Teklu’s story resembles the story of many aspiring shine boys in town. Inspired by the quest for a better life and the push to earn more for survival is inspiring the boys to expand their work beyond shining shoes. 

Shoe shining is a trend many boys from needy families  pass through during their child and boyhoods, mainly while they have a break from school and in the summer time. Back then their engagements were driven by the motive of earning pocket money and supporting their families’ incomes. But it also has been a major livelihood for many and a transition for changing lives and start up businesses. The American singer James Brown and the black rights activist Malcolm X earned their livelihoods by shoe shinning when they were children. The Ethiopian popular singer Mahmud Ahmed, dubbed the King of Tizita, had been a shoe shiner  in his boyhood.

Even though the startup capital to become a shoeshine boy is 200-300 birr, politeness and hard work are bigger assets. Even then, the income generated by polishing shoes is not enough to cover all the expenses and make savings for changing lives or supporting families. That is why many shoe shine boys these days work extra jobs simultaneously.  Many of them have mobile shops and sell different items on the streets such as tissues, chewing gum and cigarettes. 

Temesgen Tadios who came to Addis Ababa when his father died ten years ago in Wolaita, had to work as daily laborer in Merkato, Addis Ababa’s biggest open market, until he started shining shoes in 2007 around Amist kilo, where Addis Ababa  University’s several campuses are located. The presence of the National Museum and many service centers in the area adds to the business opportunity for shoe shine boys. That is why he has not changed his work station since 2007. He supports his mother and siblings from the meager earnings he makes. But these days, as the cost of life becomes increasingly expensive, shoe shine boys like him have to work extra jobs and extend their services to cope with life.  He sells accessories for shoes like shoe soles and laces, he sews and mends shoes, and mobile cards. Sometimes he washes cars. In addition to these he also works as a night guard for several of the shops found in the area. He earns 500 birr a month for night guarding the shops and 20-30 birr whenever he washes a car. 

Along both sides of the roads from Arat killo to Sidist killo there are many shoe shiners; sitting under a sponsored umbrella, on the stones or an old chair and waiting for the passersby to polish their shoes. Piazza, surrounding the construction site in front of the Addis Ababa city Municipality; Mexico and Megenagna in Addis Ababa, are some of the city centers where shoe shiners are present in large numbers. In small parishes too it is customary to notice shoe shiners especially at taxi stops. Lone shoeshine boys carrying the shoeshine box and wandering in search of a shoe to be polished are becoming one of the scenes of the city.
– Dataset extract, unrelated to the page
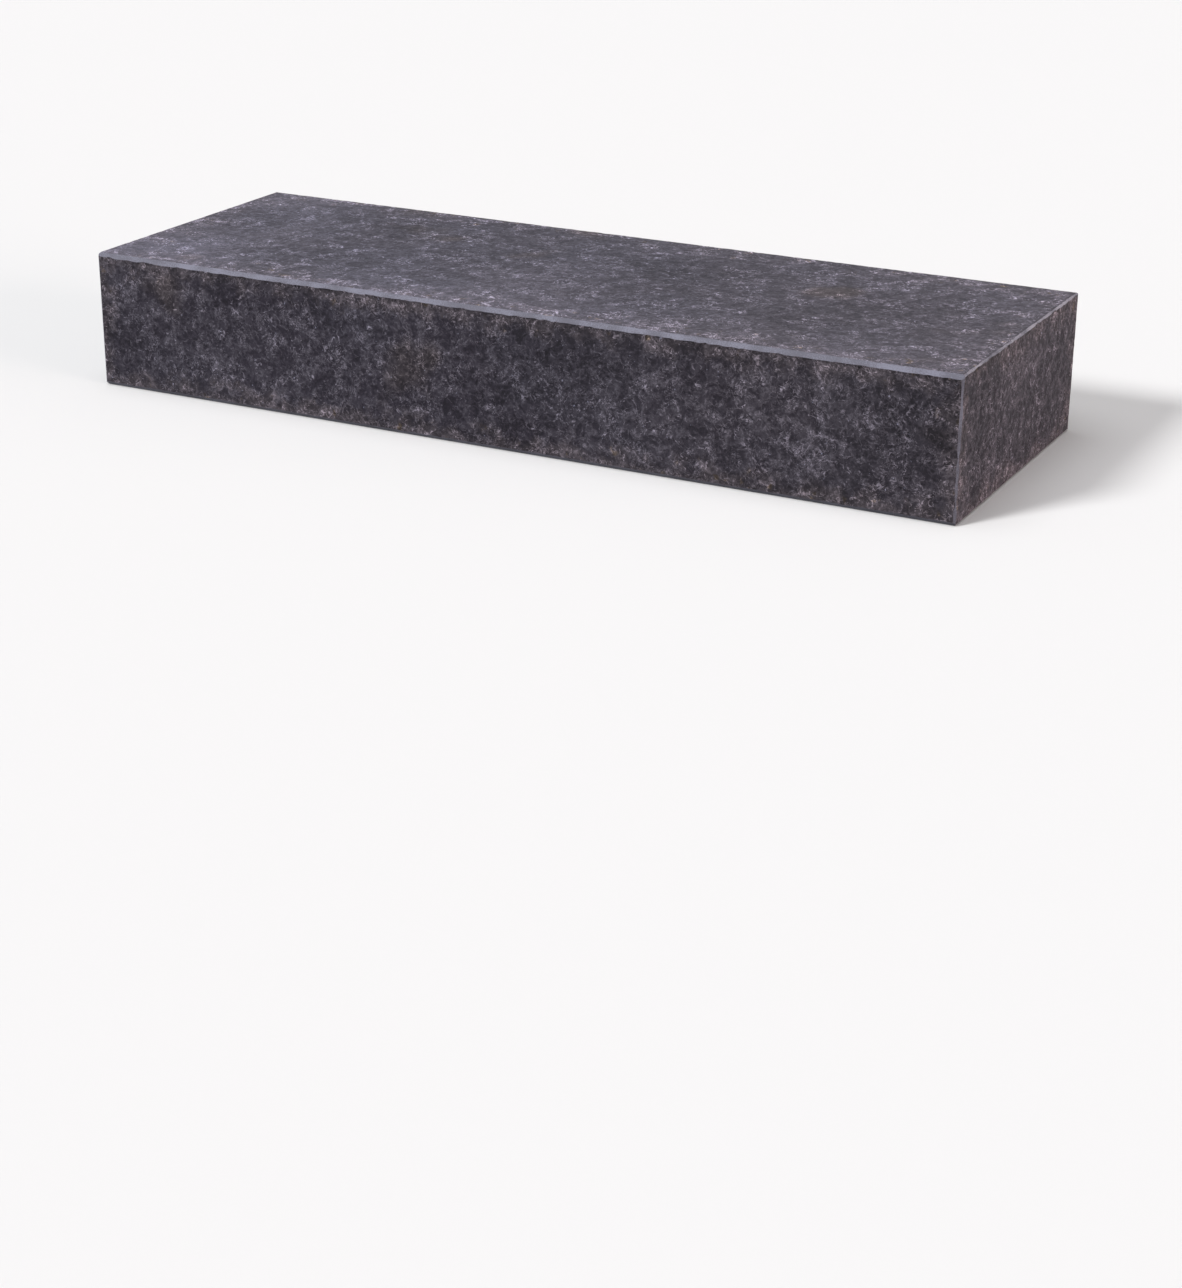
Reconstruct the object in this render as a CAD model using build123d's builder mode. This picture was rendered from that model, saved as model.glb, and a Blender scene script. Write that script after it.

They all struggle to survive and some of them strive to change their lives. Shoe shiners alongside the road are also close to information and some mature ones use this as a means of earning extra money and act like a broker. They buy used phones and resell them at a profit. Some also changed their job into a broker to connect housemaids and employees, and others who rent houses. 

It is interesting to see that Temesgen with 24 other shoe shine boys around the place he works is mobilizing savings to establish a small microenterprise which can change their lives for good. They have been able to save 12,000 birr now. They are hoping to start a service business;   cafeteria and grocery and sell honey and butter transporting it from the country side where they came from.

Most of the time shoe shiners grow into the shoe mending business. Michaele Yilma, 26, around Kechene Medhanialem in Gulele district in Addis Ababa, previously shined shoes several years ago during school breaks  and in the summer  time. He used to work as a shoe shiner for pocket money; this gave him some insights when he decided to become a shoe mender after completing his high school. He now has rented a shop for 1,000 birr and has several customers Business is good for him now. |He spends the whole day very  busy. In his own terms, he earns more than 200 birr per day and supports his family. In fact he saves some of his income with the aspiration to furnish his shop and keep materials in mass for his work.

The effort of shoe shiners to venture into new businesses in order to survive the harsh realities of life and support their families as well as working to change their situation by saving, and their hope for the future are good examples for those who complain about their work and circumstances.